The assembly man revealed that within 10 years of resettlement, nearly half of the houses have developed deep cracks in the walls, and that even though they had a market in the old town, the VRA is today denying them one.
"The roads are in the most deplorable of states, drainage system is poor while water from the various bath houses freely flow into people's compounds," he charged.
He said what is more worrying to him is the fact that he was made to understand that the VRA had long handed over the administration of the township to the Manya Krobo District Assembly (MKDA) and wonders how the district would accept such a responsibility without first taking inventory of the aforementioned facilities, adding that such raw deal can easily discourage others from willingly sacrificing for any future national cause.
At the time of filing this report, the VRA Resettlement Officer, Mr. Agadzi, was not readily available for comment.
However, the District Chief Executive (DCE) of Manya Krobo, Mr. Andrews Kwesi Teye, for his part, appeared disturbed that VRA had not furnished the district with the site plans of the affected communities for him to know which amenities the people deserved legally.

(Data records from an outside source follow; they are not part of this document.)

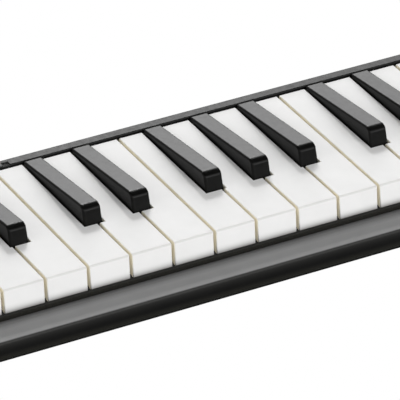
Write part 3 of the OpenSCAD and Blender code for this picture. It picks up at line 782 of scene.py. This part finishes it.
def add_drain_spring():
    """Coil spring of round wire with closed ends."""
    lo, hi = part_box("drain_spring")
    wire = 0.3 * MM
    r = (hi.x - lo.x) / 2 - wire
    cx, cy = (lo.x + hi.x) / 2, (lo.y + hi.y) / 2
    turns, steps, sides = 6, 24, 10
    rings = []
    bm = bmesh.new()
    total = turns * steps
    for i in range(total + 1):
        a = 2 * math.pi * i / steps
        t = i / total
        ease = min(max((t - 0.12) / 0.76, 0), 1)
        z = lo.z + wire + (hi.z - lo.z - 2 * wire) * (0.06 * t + 0.94 * ease)
        rings.append([bm.verts.new((cx + (r + wire * math.cos(b)) * math.cos(a),
                                    cy + (r + wire * math.cos(b)) * math.sin(a),
                                    z + wire * math.sin(b)))
                      for b in (2 * math.pi * j / sides for j in range(sides))])
    for a, b in zip(rings, rings[1:]):
        skin(bm, a, b)
    bm.faces.new(rings[0])
    bm.faces.new(rings[-1])
    bmesh.ops.recalc_face_normals(bm, faces=bm.faces)
    coil = add_piece("drain_coil", bm, "spring_steel", "body")
    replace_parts(coil, "drain_spring")
    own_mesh(coil)


def finish_cad_nodes():
    """Every CAD node that stays visible gets its slot's material."""
    for row in frame["record"]["subparts"]:
        mesh = NODES[row["node"]].data
        mesh.materials.clear()
        mesh.materials.append(FINISH[row["material_slot"]])


add_camera()
add_world()
add_softbox("rear_softbox", (0.44, 0.79, 0.40), 2.2, 1.3, 1.2, 3.9)
add_softbox("key_light", (0.296, 0.755, 0.585), 2.2, 0.28, 0.28, 62.0)
add_softbox("front_softbox", (0.1, -0.9, 0.45), 2.2, 3.0, 1.3, 3.4)
add_softbox("left_softbox", (-0.95, -0.1, 0.35), 2.2, 1.6, 1.0, 1.3)
add_floor()
FINISH = make_finishes()
finish_cad_nodes()
for key in sorted(n for n in NODES if n.startswith("key_") and n[-1].isdigit()):
    add_key(key)
add_upper_case()
add_lower_case()
add_screws("case_screws", "casing_screw_set", "dark_steel")
add_screws("strap_screws", "strap_screw_set", "dark_steel")
add_mouthpiece()
add_strap()
add_drain_spring()
rounded_copy("drain_button", "drain_push", "inner_black_plastic", "drain_button", 0.3)
rounded_copy("mouthpiece_socket", "socket_tube", "inner_black_plastic", "body", 0.3)
rounded_copy("strap_anchors", "strap_plates", "strap_steel", "body", 0.25)
bpy.context.scene.view_settings.view_transform = "Standard"
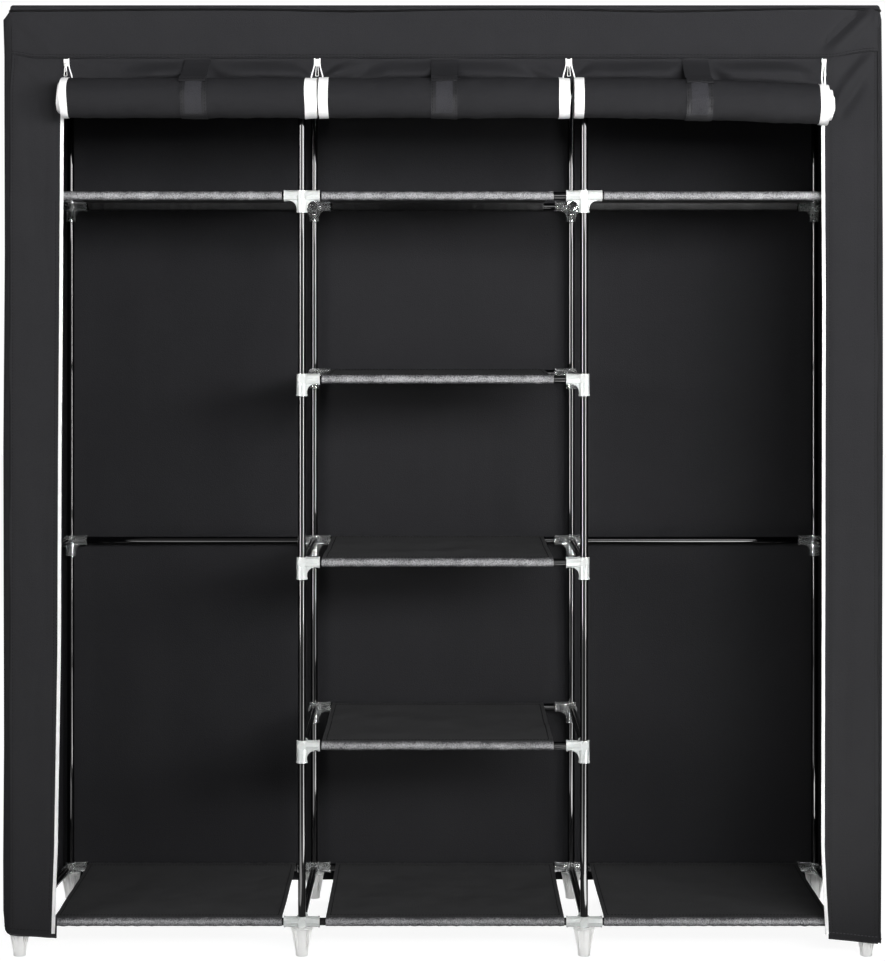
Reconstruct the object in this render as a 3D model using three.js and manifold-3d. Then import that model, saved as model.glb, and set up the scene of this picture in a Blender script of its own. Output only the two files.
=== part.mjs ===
// A portable fabric wardrobe with three bays. Eight uprights stand in six level frames of rails and
// push-fit connectors. Nine fabric shelves hang on the rails by their sleeves. A fabric cover hangs
// over the frame, and its three doors are rolled up outside it, each held by a strap.
// Lengths are millimetres. +X is to the right, +Y to the back and +Z up.

import * as THREE from "three";
import { mergeVertices } from "three/addons/utils/BufferGeometryUtils.js";
import Module from "manifold-3d";

const wasm = await Module();
wasm.setup();

// Frame
const bayPitch = 502; // between neighbouring front uprights
const frameDepth = 420; // between a front and a rear upright
const rearInset = 26; // the outer rear uprights stand this much nearer the middle
const railHeight = 60; // axis of the lowest rails above the floor
const bottomStep = 313; // from the lowest rails to the next ones
const levelStep = 326; // between the levels above those
const tubeRadius = 6.8;
const tubeWall = 0.8;
const fitGap = 0.3; // between two pieces that touch

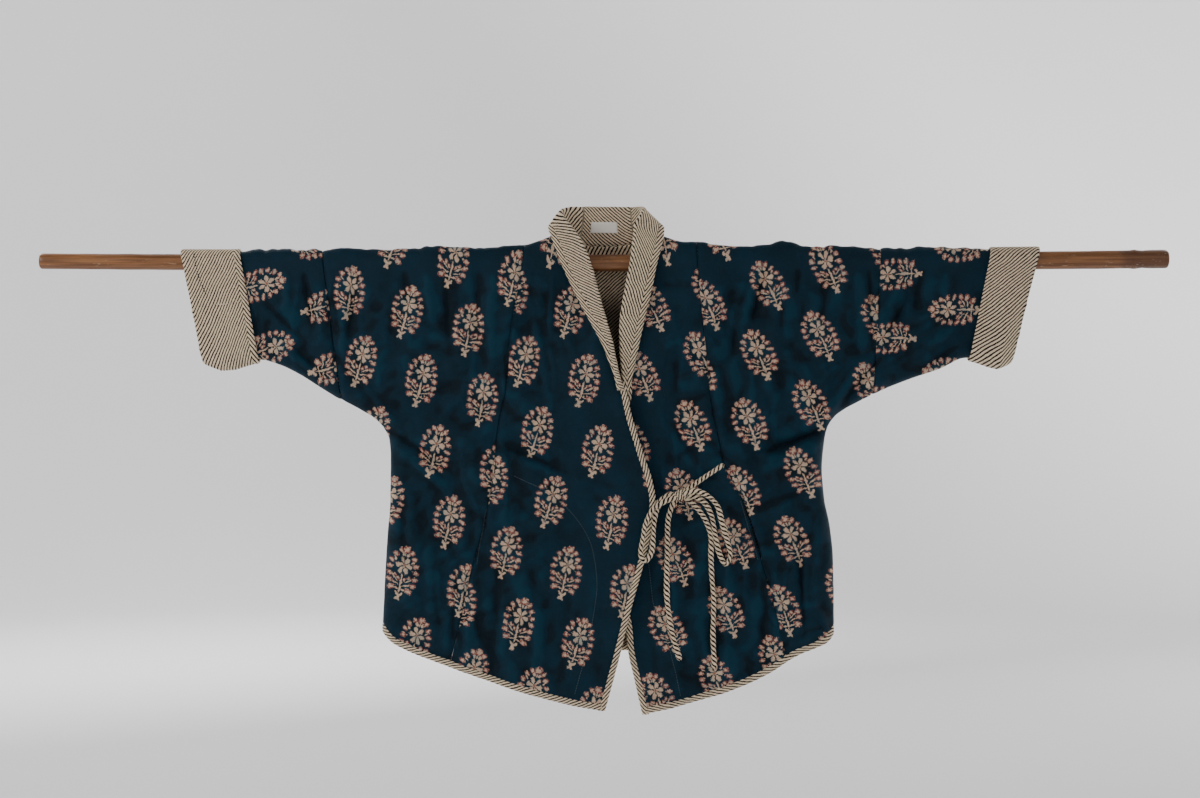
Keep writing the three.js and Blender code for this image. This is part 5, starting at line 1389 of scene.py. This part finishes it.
def on_skin(side, points, count=160):
    """A row along a skin through points given as x and height, with the way out."""
    line = even_points([(x, 0, z) for x, z in points], count)
    x, drop = line[:, 0], rod_z(line[:, 0]) - line[:, 2]
    normal = skin_normal(side, x, drop)
    return skin(side, x, drop) + normal * (WALL / 2 + 0.12), normal


def on_cuff(half, points, count=60):
    """A row on the front of a cuff through points given as x and height, with the way out."""
    near = np.array([v.co for v in made["look_cuff_" + half].data.vertices]) / MM
    near = near[near[:, 1] < 0]
    line = even_points([(x, 0, z) for x, z in points], count)
    far = np.hypot(line[:, None, 0] - near[:, 0], line[:, None, 2] - near[:, 2])
    line[:, 1] = smoothed(near[np.argsort(far, axis=1)[:, :10], 1].min(axis=1), 4)
    return line, np.tile([0.0, -1.0, 0.0], (count, 1))


POCKETS = {
    "right": [(-121.5, -286.2), (-79.7, -306.5), (-45.9, -333.5), (-18.9, -374), (-9.5, -428),
              (-13.5, -468.5), (-25.7, -529.2), (-39.2, -579.2)],
    "left": [(59.4, -401), (68.9, -468.5), (89.1, -522.5), (102.6, -583.2)],
}
MOUTHS = {"right": [(-157.5, -331), (-172, -407)], "left": [(183, -320), (207.9, -401)]}
for half, count in (("right", 300), ("left", 240)):
    stitches(f"pocket_stitches_{half}", [on_skin(half, POCKETS[half], count), on_skin(half, MOUTHS[half])],
             pale_thread, "printed_cotton", width=0.3)
stitches("cuff_stitches_dark", [on_cuff("right", [(-551, 12), (-545, -16), (-533, -46)])], dark_thread,
         "striped_cotton", 2.0, 2.0, 0.9, 0.5)
stitches("cuff_stitches_pale", [on_cuff("right", [(-528, -57), (-508, -56), (-490, -53)])], cream_thread,
         "striped_cotton", 2.2, 1.3, 0.7, 0.4)

# ---------------------------------------------------------------- rod

ROD_END = np.array([0, 0.0006, 0.0014, 0.0024, 0.0036])  # from each end, as shares of the half length


def rod():
    sides = 64
    stations = np.unique(np.concatenate([np.linspace(-1, 1, 240), 1 - ROD_END, ROD_END - 1,
                                         np.linspace(0.915, 0.965, 40)]))
    x = (stations * ROD_HALF)[:, None]
    node = 0.9 * bell(stations - 0.94, 0.006) - 0.35 * bell(stations - 0.955, 0.004)
    end = -1.7 * (1 - np.sqrt(np.clip((1 - np.abs(stations)) / ROD_END[-1], 0, 1)))
    angle = 2 * math.pi * np.arange(sides) / sides
    beyond = ease(0.945, 0.965, stations)[:, None]
    uneven = ((0.16 + 0.30 * beyond) * waves(x * 0.35, np.cos(angle) * 26, 9, 801)
              + 0.12 * waves(x * 0.1, np.sin(angle) * 30, 6, 802))
    radius = rod_radius(x) + (node + end)[:, None] + uneven
    grid = np.stack([x * np.ones(sides), radius * np.cos(angle), rod_z(x) + radius * np.sin(angle)], axis=-1)
    keep(closed_tube("rod", grid, np.zeros((len(grid), sides + 1, 2)), rod_wood), "bamboo", "rod")


rod()

# ---------------------------------------------------------------- stage and light


def stage():
    """A pale floor that rises in one sweep to a distant pale wall all round."""
    floor, flat, sweep, sides = -0.95, 5.5, 2.5, 96
    profile = [(2.0, floor), (flat, floor)]
    profile += [(flat + sweep * math.sin(a), floor + sweep * (1 - math.cos(a)))
                for a in np.linspace(0.1, math.pi / 2, 14)]
    profile += [(flat + sweep, 4.0), (flat + sweep, 7.0)]
    turn = np.arange(sides) * 2 * math.pi / sides
    points = [(r * math.cos(a), r * math.sin(a), z) for r, z in profile for a in turn]
    faces = [[i * sides + j, i * sides + k, (i + 1) * sides + k, (i + 1) * sides + j]
             for i in range(len(profile) - 1) for j, k in zip(range(sides), [*range(1, sides), 0])]
    faces.append(list(range(sides))[::-1])
    mesh = bpy.data.meshes.new("studio")
    mesh.from_pydata(points, [], faces)
    mesh.polygons.foreach_set("use_smooth", np.full(len(mesh.polygons), True))
    thing = bpy.data.objects.new("studio", mesh)
    collection.objects.link(thing)
    s = Shader("studio")
    tone = s.noise(s.object_place(), 0.7)
    colour = s.blend(tone, srgb(228, 227, 229), srgb(232, 231, 232))
    mesh.materials.append(s.finish(colour, 0.9, specular=0.1))


def light(name, place, size, power, colour=(1, 1, 1), aim=(0, 0, -0.25)):
    lamp = bpy.data.lights.new(name, "AREA")
    lamp.shape, lamp.size, lamp.energy, lamp.color = "DISK", size, power, colour
    thing = bpy.data.objects.new(name, lamp)
    thing.location = place
    thing.rotation_euler = (Vector(aim) - Vector(place)).to_track_quat("-Z", "Y").to_euler()
    collection.objects.link(thing)


def sun(name, toward, strength, spread, colour):
    """A large far lamp, whose light falls alike on the object and on the wall behind it."""
    lamp = bpy.data.lights.new(name, "SUN")
    lamp.energy, lamp.angle, lamp.color = strength, math.radians(spread), colour
    thing = bpy.data.objects.new(name, lamp)
    thing.location = Vector(toward) * 3
    thing.rotation_euler = Vector(toward).to_track_quat("Z", "Y").to_euler()
    collection.objects.link(thing)


stage()
sun("key", (-0.85, -0.46, 0.66), 4.3, 9, (1.0, 0.985, 0.965))
light("near_left", (-1.9, -1.2, 0.6), 0.7, 17, (1.0, 0.98, 0.95), (-0.6, 0, 0))
light("back_left", (-2.6, 3.0, 2.4), 2.0, 110)
light("wall_left", (-0.6, 3.2, 1.6), 2.0, 150, aim=(-4.0, 7.5, 0.3))
light("back_right", (2.6, 3.0, 1.6), 2.0, 60)
world = bpy.data.worlds.new("studio")
world.use_nodes = True
world.node_tree.nodes["Background"].inputs["Color"].default_value = (0.93, 0.95, 1.0, 1)
world.node_tree.nodes["Background"].inputs["Strength"].default_value = 0.28
bpy.context.scene.world = world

Notwithstanding, Teye said he was aware of such injustices VRA metes out to villagers, citing his own village, Anyomoni, where the people were compensated for the trees only and not for the land that was taken over by the VRA after the construction of the dam.
He said as far as he was concerned, there had been no official handing over by VRA to the district, which stands to reason that the affected resettlement areas deserve whatever facilities that are indicated on the site plans.
He hinted that he was billed for an important meeting with VRA early April and expressed the hope that the concerns raised would be very high on the agenda.